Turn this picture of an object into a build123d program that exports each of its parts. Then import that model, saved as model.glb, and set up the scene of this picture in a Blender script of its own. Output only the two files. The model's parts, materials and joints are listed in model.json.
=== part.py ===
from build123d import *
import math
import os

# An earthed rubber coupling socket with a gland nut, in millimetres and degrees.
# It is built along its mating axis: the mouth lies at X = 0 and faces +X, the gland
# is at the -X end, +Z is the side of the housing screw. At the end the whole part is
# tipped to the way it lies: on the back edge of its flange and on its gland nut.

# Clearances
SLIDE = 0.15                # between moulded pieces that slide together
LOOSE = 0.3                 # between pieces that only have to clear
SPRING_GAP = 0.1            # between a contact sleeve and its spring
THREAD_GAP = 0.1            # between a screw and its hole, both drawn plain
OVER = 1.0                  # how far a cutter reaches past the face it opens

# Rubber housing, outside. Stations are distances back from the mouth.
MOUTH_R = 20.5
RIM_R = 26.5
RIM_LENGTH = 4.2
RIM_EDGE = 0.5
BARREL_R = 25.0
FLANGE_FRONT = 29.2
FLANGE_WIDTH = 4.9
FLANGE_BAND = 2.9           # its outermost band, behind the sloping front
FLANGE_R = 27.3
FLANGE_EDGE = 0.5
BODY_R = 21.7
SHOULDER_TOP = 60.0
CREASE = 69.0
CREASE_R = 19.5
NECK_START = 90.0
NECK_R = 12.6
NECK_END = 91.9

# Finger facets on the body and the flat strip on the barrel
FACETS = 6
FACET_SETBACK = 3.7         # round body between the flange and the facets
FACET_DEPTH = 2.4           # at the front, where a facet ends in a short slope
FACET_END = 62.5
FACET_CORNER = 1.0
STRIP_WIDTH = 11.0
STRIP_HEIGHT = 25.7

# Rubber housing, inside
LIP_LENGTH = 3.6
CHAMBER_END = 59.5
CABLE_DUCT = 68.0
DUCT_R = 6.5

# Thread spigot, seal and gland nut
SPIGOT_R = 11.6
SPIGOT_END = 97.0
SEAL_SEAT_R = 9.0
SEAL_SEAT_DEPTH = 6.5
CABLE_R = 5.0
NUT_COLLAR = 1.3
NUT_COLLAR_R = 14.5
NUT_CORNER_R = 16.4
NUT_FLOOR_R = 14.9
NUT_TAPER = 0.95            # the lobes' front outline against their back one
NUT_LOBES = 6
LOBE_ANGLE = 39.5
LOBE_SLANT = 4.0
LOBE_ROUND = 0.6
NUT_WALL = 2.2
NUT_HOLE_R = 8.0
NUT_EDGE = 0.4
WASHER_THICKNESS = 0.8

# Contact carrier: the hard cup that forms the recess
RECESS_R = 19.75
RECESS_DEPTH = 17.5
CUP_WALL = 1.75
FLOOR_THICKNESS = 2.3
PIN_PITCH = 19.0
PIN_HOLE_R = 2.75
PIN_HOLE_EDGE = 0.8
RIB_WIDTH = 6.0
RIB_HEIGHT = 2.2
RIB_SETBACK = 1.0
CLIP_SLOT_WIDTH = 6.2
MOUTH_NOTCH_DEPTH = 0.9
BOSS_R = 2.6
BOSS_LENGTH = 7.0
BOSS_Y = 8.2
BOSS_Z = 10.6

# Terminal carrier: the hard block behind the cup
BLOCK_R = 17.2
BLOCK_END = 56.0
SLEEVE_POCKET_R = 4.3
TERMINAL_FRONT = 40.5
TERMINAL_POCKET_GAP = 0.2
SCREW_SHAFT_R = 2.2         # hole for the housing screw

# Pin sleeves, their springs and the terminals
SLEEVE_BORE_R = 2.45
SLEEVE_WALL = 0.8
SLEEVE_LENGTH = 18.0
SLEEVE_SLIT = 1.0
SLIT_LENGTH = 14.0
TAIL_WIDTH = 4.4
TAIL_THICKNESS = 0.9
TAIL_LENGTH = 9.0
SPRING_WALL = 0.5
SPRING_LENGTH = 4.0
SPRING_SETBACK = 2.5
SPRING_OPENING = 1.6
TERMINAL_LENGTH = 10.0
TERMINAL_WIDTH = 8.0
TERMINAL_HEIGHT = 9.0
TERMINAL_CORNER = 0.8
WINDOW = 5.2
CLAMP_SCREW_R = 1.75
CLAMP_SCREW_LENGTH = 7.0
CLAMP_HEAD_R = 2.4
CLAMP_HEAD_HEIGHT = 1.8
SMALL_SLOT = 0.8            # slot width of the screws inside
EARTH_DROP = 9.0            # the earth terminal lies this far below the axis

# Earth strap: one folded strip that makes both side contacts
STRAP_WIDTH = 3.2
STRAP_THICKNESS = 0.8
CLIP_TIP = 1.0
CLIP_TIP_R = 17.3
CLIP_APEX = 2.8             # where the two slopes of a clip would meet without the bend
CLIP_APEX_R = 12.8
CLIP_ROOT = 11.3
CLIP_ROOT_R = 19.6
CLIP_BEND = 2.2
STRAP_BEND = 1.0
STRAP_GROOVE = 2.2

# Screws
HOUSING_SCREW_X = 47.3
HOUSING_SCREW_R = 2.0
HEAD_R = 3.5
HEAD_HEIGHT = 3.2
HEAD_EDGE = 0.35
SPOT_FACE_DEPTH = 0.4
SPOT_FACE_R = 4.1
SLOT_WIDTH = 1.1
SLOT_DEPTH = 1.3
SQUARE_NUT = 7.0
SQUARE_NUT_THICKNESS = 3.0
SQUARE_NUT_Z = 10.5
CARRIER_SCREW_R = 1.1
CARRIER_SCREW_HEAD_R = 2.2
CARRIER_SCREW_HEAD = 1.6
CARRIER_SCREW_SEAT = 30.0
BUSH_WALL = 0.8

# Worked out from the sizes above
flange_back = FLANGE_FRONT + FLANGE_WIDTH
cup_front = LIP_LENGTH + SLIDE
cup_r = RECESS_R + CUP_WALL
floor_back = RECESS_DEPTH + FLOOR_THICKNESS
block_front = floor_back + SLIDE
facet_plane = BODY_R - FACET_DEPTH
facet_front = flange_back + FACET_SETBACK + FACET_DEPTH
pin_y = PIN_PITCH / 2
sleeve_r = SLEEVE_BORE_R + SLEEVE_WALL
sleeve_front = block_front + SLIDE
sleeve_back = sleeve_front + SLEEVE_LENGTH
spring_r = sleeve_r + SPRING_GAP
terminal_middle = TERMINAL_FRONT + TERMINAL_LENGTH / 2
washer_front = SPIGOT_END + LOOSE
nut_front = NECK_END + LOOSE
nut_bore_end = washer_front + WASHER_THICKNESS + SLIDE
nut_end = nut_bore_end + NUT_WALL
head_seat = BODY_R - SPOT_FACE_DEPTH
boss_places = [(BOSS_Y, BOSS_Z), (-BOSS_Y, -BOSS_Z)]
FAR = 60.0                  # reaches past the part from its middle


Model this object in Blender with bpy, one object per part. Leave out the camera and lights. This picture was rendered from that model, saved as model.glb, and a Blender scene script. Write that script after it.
________________________________________
Would you write down every record again, exactly?

**Complete answer**
Turn this picture of an object into a build123d program that exports each of its parts. Then import that model, saved as model.glb, and set up the scene of this picture in a Blender script of its own. Output only the two files. The model's parts, materials and joints are listed in model.json.
=== part.py ===
from build123d import *
import math
import os

# An earthed rubber coupling socket with a gland nut, in millimetres and degrees.
# It is built along its mating axis: the mouth lies at X = 0 and faces +X, the gland
# is at the -X end, +Z is the side of the housing screw. At the end the whole part is
# tipped to the way it lies: on the back edge of its flange and on its gland nut.

# Clearances
SLIDE = 0.15                # between moulded pieces that slide together
LOOSE = 0.3                 # between pieces that only have to clear
SPRING_GAP = 0.1            # between a contact sleeve and its spring
THREAD_GAP = 0.1            # between a screw and its hole, both drawn plain
OVER = 1.0                  # how far a cutter reaches past the face it opens

# Rubber housing, outside. Stations are distances back from the mouth.
MOUTH_R = 20.5
RIM_R = 26.5
RIM_LENGTH = 4.2
RIM_EDGE = 0.5
BARREL_R = 25.0
FLANGE_FRONT = 29.2
FLANGE_WIDTH = 4.9
FLANGE_BAND = 2.9           # its outermost band, behind the sloping front
FLANGE_R = 27.3
FLANGE_EDGE = 0.5
BODY_R = 21.7
SHOULDER_TOP = 60.0
CREASE = 69.0
CREASE_R = 19.5
NECK_START = 90.0
NECK_R = 12.6
NECK_END = 91.9

# Finger facets on the body and the flat strip on the barrel
FACETS = 6
FACET_SETBACK = 3.7         # round body between the flange and the facets
FACET_DEPTH = 2.4           # at the front, where a facet ends in a short slope
FACET_END = 62.5
FACET_CORNER = 1.0
STRIP_WIDTH = 11.0
STRIP_HEIGHT = 25.7

# Rubber housing, inside
LIP_LENGTH = 3.6
CHAMBER_END = 59.5
CABLE_DUCT = 68.0
DUCT_R = 6.5

# Thread spigot, seal and gland nut
SPIGOT_R = 11.6
SPIGOT_END = 97.0
SEAL_SEAT_R = 9.0
SEAL_SEAT_DEPTH = 6.5
CABLE_R = 5.0
NUT_COLLAR = 1.3
NUT_COLLAR_R = 14.5
NUT_CORNER_R = 16.4
NUT_FLOOR_R = 14.9
NUT_TAPER = 0.95            # the lobes' front outline against their back one
NUT_LOBES = 6
LOBE_ANGLE = 39.5
LOBE_SLANT = 4.0
LOBE_ROUND = 0.6
NUT_WALL = 2.2
NUT_HOLE_R = 8.0
NUT_EDGE = 0.4
WASHER_THICKNESS = 0.8

# Contact carrier: the hard cup that forms the recess
RECESS_R = 19.75
RECESS_DEPTH = 17.5
CUP_WALL = 1.75
FLOOR_THICKNESS = 2.3
PIN_PITCH = 19.0
PIN_HOLE_R = 2.75
PIN_HOLE_EDGE = 0.8
RIB_WIDTH = 6.0
RIB_HEIGHT = 2.2
RIB_SETBACK = 1.0
CLIP_SLOT_WIDTH = 6.2
MOUTH_NOTCH_DEPTH = 0.9
BOSS_R = 2.6
BOSS_LENGTH = 7.0
BOSS_Y = 8.2
BOSS_Z = 10.6

# Terminal carrier: the hard block behind the cup
BLOCK_R = 17.2
BLOCK_END = 56.0
SLEEVE_POCKET_R = 4.3
TERMINAL_FRONT = 40.5
TERMINAL_POCKET_GAP = 0.2
SCREW_SHAFT_R = 2.2         # hole for the housing screw

# Pin sleeves, their springs and the terminals
SLEEVE_BORE_R = 2.45
SLEEVE_WALL = 0.8
SLEEVE_LENGTH = 18.0
SLEEVE_SLIT = 1.0
SLIT_LENGTH = 14.0
TAIL_WIDTH = 4.4
TAIL_THICKNESS = 0.9
TAIL_LENGTH = 9.0
SPRING_WALL = 0.5
SPRING_LENGTH = 4.0
SPRING_SETBACK = 2.5
SPRING_OPENING = 1.6
TERMINAL_LENGTH = 10.0
TERMINAL_WIDTH = 8.0
TERMINAL_HEIGHT = 9.0
TERMINAL_CORNER = 0.8
WINDOW = 5.2
CLAMP_SCREW_R = 1.75
CLAMP_SCREW_LENGTH = 7.0
CLAMP_HEAD_R = 2.4
CLAMP_HEAD_HEIGHT = 1.8
SMALL_SLOT = 0.8            # slot width of the screws inside
EARTH_DROP = 9.0            # the earth terminal lies this far below the axis

# Earth strap: one folded strip that makes both side contacts
STRAP_WIDTH = 3.2
STRAP_THICKNESS = 0.8
CLIP_TIP = 1.0
CLIP_TIP_R = 17.3
CLIP_APEX = 2.8             # where the two slopes of a clip would meet without the bend
CLIP_APEX_R = 12.8
CLIP_ROOT = 11.3
CLIP_ROOT_R = 19.6
CLIP_BEND = 2.2
STRAP_BEND = 1.0
STRAP_GROOVE = 2.2

# Screws
HOUSING_SCREW_X = 47.3
HOUSING_SCREW_R = 2.0
HEAD_R = 3.5
HEAD_HEIGHT = 3.2
HEAD_EDGE = 0.35
SPOT_FACE_DEPTH = 0.4
SPOT_FACE_R = 4.1
SLOT_WIDTH = 1.1
SLOT_DEPTH = 1.3
SQUARE_NUT = 7.0
SQUARE_NUT_THICKNESS = 3.0
SQUARE_NUT_Z = 10.5
CARRIER_SCREW_R = 1.1
CARRIER_SCREW_HEAD_R = 2.2
CARRIER_SCREW_HEAD = 1.6
CARRIER_SCREW_SEAT = 30.0
BUSH_WALL = 0.8

# Worked out from the sizes above
flange_back = FLANGE_FRONT + FLANGE_WIDTH
cup_front = LIP_LENGTH + SLIDE
cup_r = RECESS_R + CUP_WALL
floor_back = RECESS_DEPTH + FLOOR_THICKNESS
block_front = floor_back + SLIDE
facet_plane = BODY_R - FACET_DEPTH
facet_front = flange_back + FACET_SETBACK + FACET_DEPTH
pin_y = PIN_PITCH / 2
sleeve_r = SLEEVE_BORE_R + SLEEVE_WALL
sleeve_front = block_front + SLIDE
sleeve_back = sleeve_front + SLEEVE_LENGTH
spring_r = sleeve_r + SPRING_GAP
terminal_middle = TERMINAL_FRONT + TERMINAL_LENGTH / 2
washer_front = SPIGOT_END + LOOSE
nut_front = NECK_END + LOOSE
nut_bore_end = washer_front + WASHER_THICKNESS + SLIDE
nut_end = nut_bore_end + NUT_WALL
head_seat = BODY_R - SPOT_FACE_DEPTH
boss_places = [(BOSS_Y, BOSS_Z), (-BOSS_Y, -BOSS_Z)]
FAR = 60.0                  # reaches past the part from its middle


Model this object in Blender with bpy, one object per part. Leave out the camera and lights. This picture was rendered from that model, saved as model.glb, and a Blender scene script. Write that script after it.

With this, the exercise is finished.